Ellenberg continues: “We didn’t want the show to get hung up on, let’s say, the stylistic quirks of a lot of the people you’ll meet in tech on television, and rather have someone very accessible, very compelling, and someone you’d want to say yes to. Jon, you never quite know where he stands, and he’s someone you want to get in bed with. Maybe literally and figuratively.” The show previously subverted a beloved TV legacy when casting The Office’s Steve Carrell as Mitch Kessler, the co-anchor to Jennifer Aniston’s Alex Levy who is ousted from UBA following a trail of sexual misconduct allegations. “We wanted the audience to feel he is the dad next door, he is the uncle they wish they had, he’s maybe the rascal they had a beer with, so you could connect with him,” says Ellenberg.
And although Carrell’s character is long gone, UBA is a network that continues to come apart at the seams. Fallout from a data hack at the network permeates the season, with reveals about everything from Bradley (Reese Witherspoon) and Laura’s (Julianna Margulies) secret relationship to pay inequality amongst the company’s Black employees. With a leak of this kind, almost any bit of dirt could be unearthed. How did The Morning Show decide what to dig up?
“Well, we’re storytellers first, so whatever is juiciest is the answer, right?” says Ellenberg. “This show is so much about exploring the difference between the public face we have, and then our private selves, right? In essence, the hack is the ultimate version of this. The network has a public face, which is noble and uplifting and has learned the lessons of #MeToo and racial inequity. And then the hack is the inner truth that gets revealed. I think everyone in America is wondering how much has really changed in the last three or four years, and how much is the same.”

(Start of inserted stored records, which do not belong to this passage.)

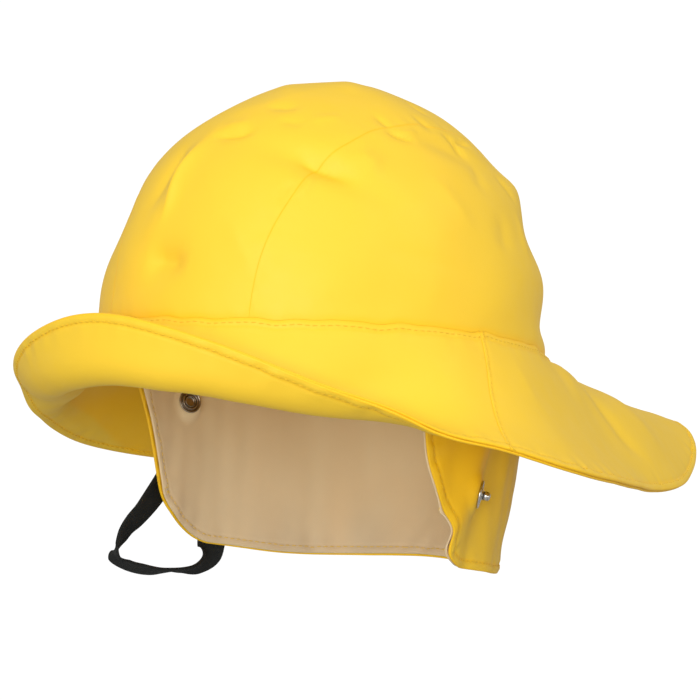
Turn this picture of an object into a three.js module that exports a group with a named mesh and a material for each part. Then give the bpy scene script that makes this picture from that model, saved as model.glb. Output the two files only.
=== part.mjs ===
// Rain hat of coated cloth: domed crown, turned-up front brim, long tail and a lined neck flap.
// Millimetres. +Z is up, the wearer looks along -Y, and the wearer's left is +X.
// The origin is the middle of the head opening, at the height of the seam between crown and brim.
import * as THREE from 'three';
import { mergeVertices } from 'three/addons/utils/BufferGeometryUtils.js';

// Head opening and crown
const HEAD_HALF_LENGTH = 103; // front to back, half of the head opening
const HEAD_HALF_WIDTH = 88; // side to side, half of the head opening
const CROWN_HEIGHT = 106.7;
const CROWN_ROUNDNESS = 2.1; // 2 is an ellipsoid, more is squarer
const SEAM_WAVE = 2.9; // the seam rises at the ears and dips at front and back
const CROWN_WALL = 1.5;
const STRIP_HALF_TOP = 52; // half width of the centre strip over the head
const STRIP_HALF_BASE = 37; // and at the seam
const GAP = 0.35; // clearance between neighbouring pieces

// Brim, two plies
const BRIM_PLY = 1.0;
const PLY_GAP = 0.4; // between the plies, wide enough for the flat facets of a curve
const SIDE_SEAM_ROOT = 84; // degrees from the front, where the side seam of the brim starts
const SIDE_SEAM_RIM = 76; // and where it ends

// Neck flap, a shell with a lining
const FLAP_START = 3; // below the crown seam
const FLAP_DEPTH = 91;
const FLAP_LEFT_DROP = 91.2; // hanging length at the wearer's left, behind and at the right
const FLAP_BACK_DROP = 81.6;
const FLAP_RIGHT_DROP = 89.2;
const FLAP_LEFT_CORNER = 28; // corner radii of the front edges
const FLAP_RIGHT_CORNER = 25;
const FLAP_BACK_SPAN = 0.68; // the hem rises over this part of the way from side to back
const FLAP_HALF_GIRTH = 170;
const SHELL_PLY = 1.1;
const LINING_PLY = 1.0;
const LINING_INSET = 1.6; // the shell's edge shows outside the lining

// Chin strap, flat woven elastic
const STRAP_WIDTH = 13.5;
const STRAP_THICKNESS = 1.5;
const STRAP_STANDOFF = 1.9; // centre line of the strap off the flap where it passes behind
const STRAP_HIDDEN_FROM = { angle: -123, z: -70 };
const STRAP_HIDDEN_TO = { angle: 109, z: -14 };
const STRAP_HIDDEN_STEPS = 20;

// Folds and dents of the crown: angle from the front and height place the middle; along and
// across are half sizes; tilt turns the fold from level; out is positive for a ridge
const CROWN_FOLDS = [
  { angle: 39, z: 62, along: 26, across: 7, tilt: -24, out: -2.6 },
  { angle: 60, z: 80, along: 20, across: 8, tilt: 15, out: 1.2 },
  { angle: 84, z: 79, along: 22, across: 6, tilt: -14, out: -1.8 },
  { angle: 128, z: 104.5, along: 30, across: 22, tilt: 0, out: 0.9 },
  { angle: -4, z: 21, along: 13, across: 9, tilt: 0, out: -2.0 },
  { angle: -8, z: 58, along: 24, across: 6, tilt: 84, out: 1.4 },
  { angle: -50, z: 40, along: 26, across: 14, tilt: 0, out: -3.4 },
  { angle: -50, z: 90, along: 24, across: 16, tilt: 0, out: -2.6 },
  { angle: 128, z: 69, along: 20, across: 8, tilt: 0, out: 2.4 },
  { angle: 128, z: 50, along: 24, across: 10, tilt: 0, out: -2.6 },
  { angle: 128, z: 32, along: 22, across: 7, tilt: 0, out: 0.5 },
  { angle: 126, z: 13, along: 24, across: 10, tilt: 0, out: -3.0 },
];

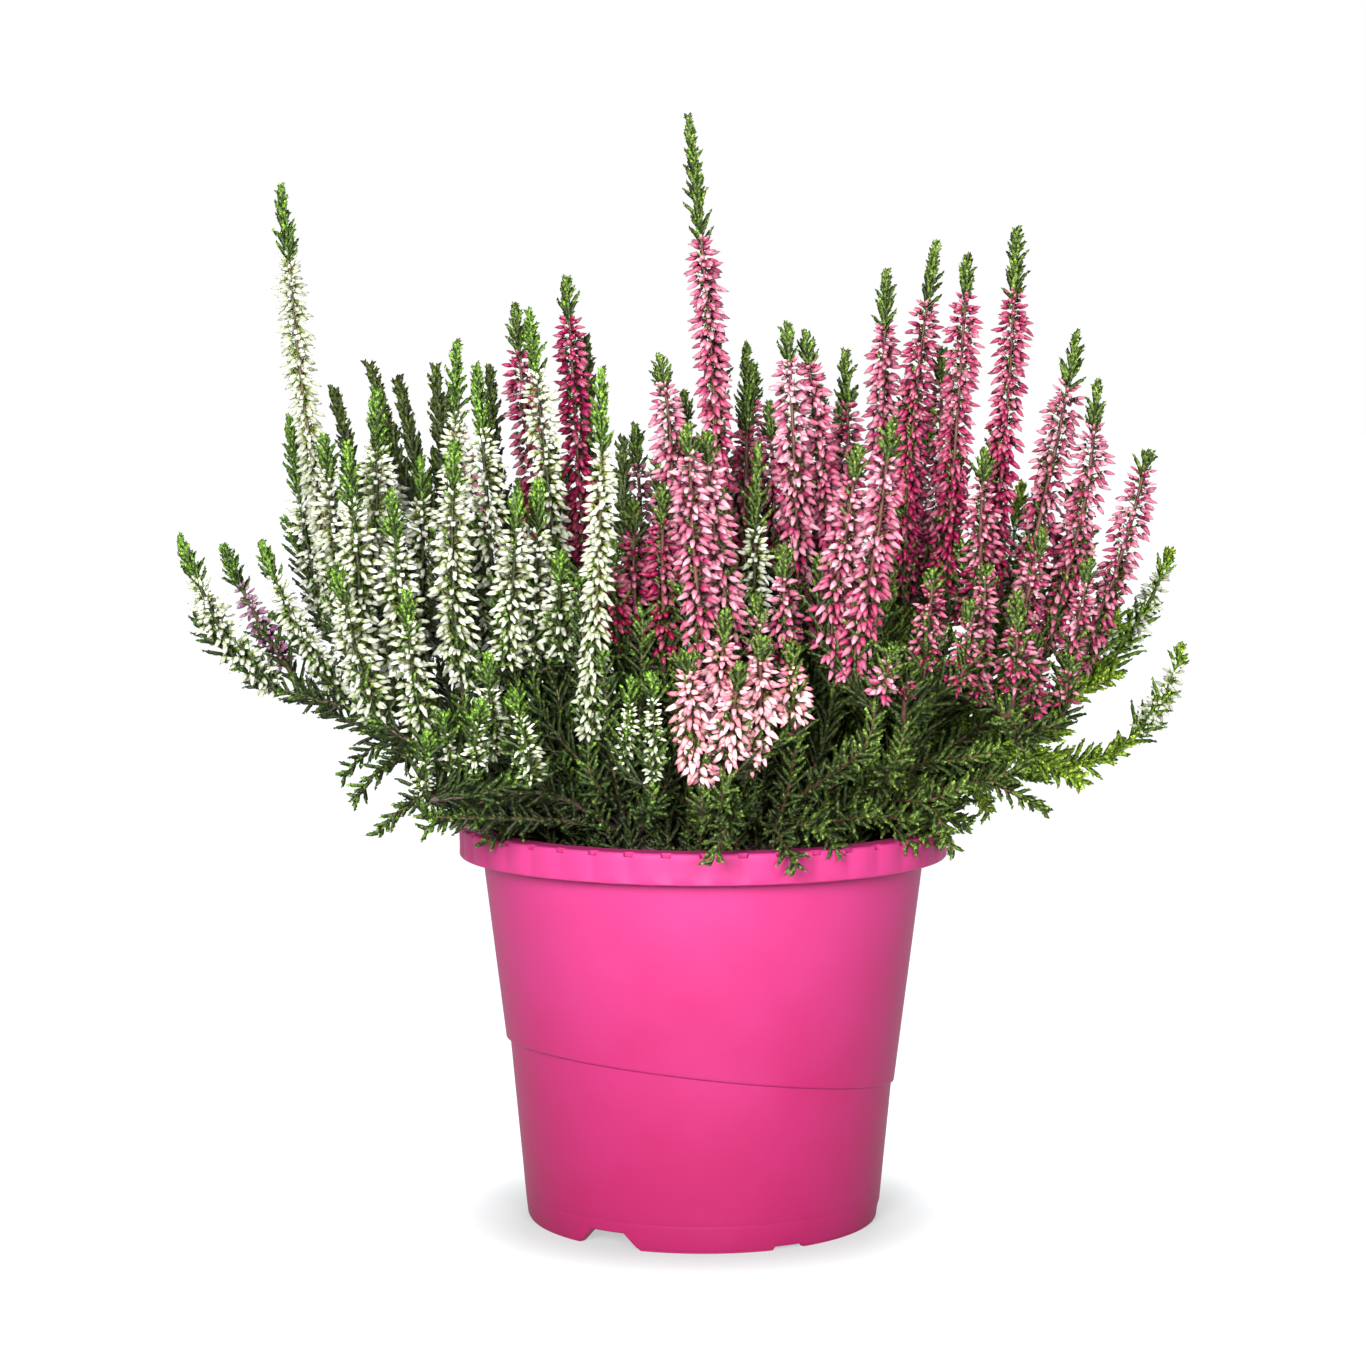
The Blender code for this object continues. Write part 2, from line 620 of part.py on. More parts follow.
def relief_tube(name, path, inner, outer, lift, sides, twist, collection, seat_direction=None):
    """A closed tube along a path whose points stand out in turn, as buds or leafy side shoots.

    It is a UV sphere whose rings are carried to the path's points. Every other point of a ring
    stands out to `outer`, moved along the stem by `lift`, and the rest stay at `inner`. The foot
    is flat. The far end is pointed, or flat and square to `seat_direction` if that is given.
    """
    tip_length = outer[-1] * TIP_POINT if seat_direction is None else 0.0
    rings = len(path)
    tangents, across, along = path_frames(path, seat_direction)
    bm = bmesh.new()
    bmesh.ops.create_uvsphere(bm, u_segments=sides, v_segments=rings + 1, radius=1.0)
    bm.verts.ensure_lookup_table()
    step = math.tau / sides
    ring_verts = [v for v in bm.verts if abs(v.co.z) < 0.9999]
    first = min(math.atan2(v.co.y, v.co.x) % step for v in ring_verts)
    if step - first < 0.001:
        first = 0.0
    low_points = set()
    for vert in bm.verts:
        level = rings - round(math.acos(max(-1.0, min(1.0, vert.co.z))) / math.pi * (rings + 1))
        if level < 0:
            vert.co = Vector(path[0]) * MM
            continue
        if level >= rings:
            vert.co = Vector(path[-1] + tangents[-1] * tip_length) * MM
            continue
        spoke = round((math.atan2(vert.co.y, vert.co.x) - first) / step) % sides
        turn = first + spoke * step + twist * level
        stands_out = (level + spoke) % 2 == 0
        reach = outer[level] if stands_out else inner[level]
        spot = path[level] + reach * (math.cos(turn) * across[level] + math.sin(turn) * along[level])
        if stands_out:
            spot = spot + tangents[level] * lift[level]
        else:
            low_points.add(vert)
        vert.co = Vector(spot) * MM
    for face in [f for f in bm.faces if len(f.verts) == 4]:
        low = [v for v in face.verts if v in low_points]
        if len(low) == 2:
            bmesh.utils.face_split(face, low[0], low[1])
    bmesh.ops.triangulate(bm, faces=bm.faces)
    return object_from_bmesh(name, bm, collection)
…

According to Stelter, the only constant in an increasingly uncertain landscape may, in fact, be the idea of a morning show. “Every day, 7 A.M. Eastern Time, there’s got to be something on the air, for as long as we’re going to have broadcast television,” he says. “There’s got to be a host in the chair to tell you what happened last night, and that is the only thing we know for sure in this ever-evolving world.”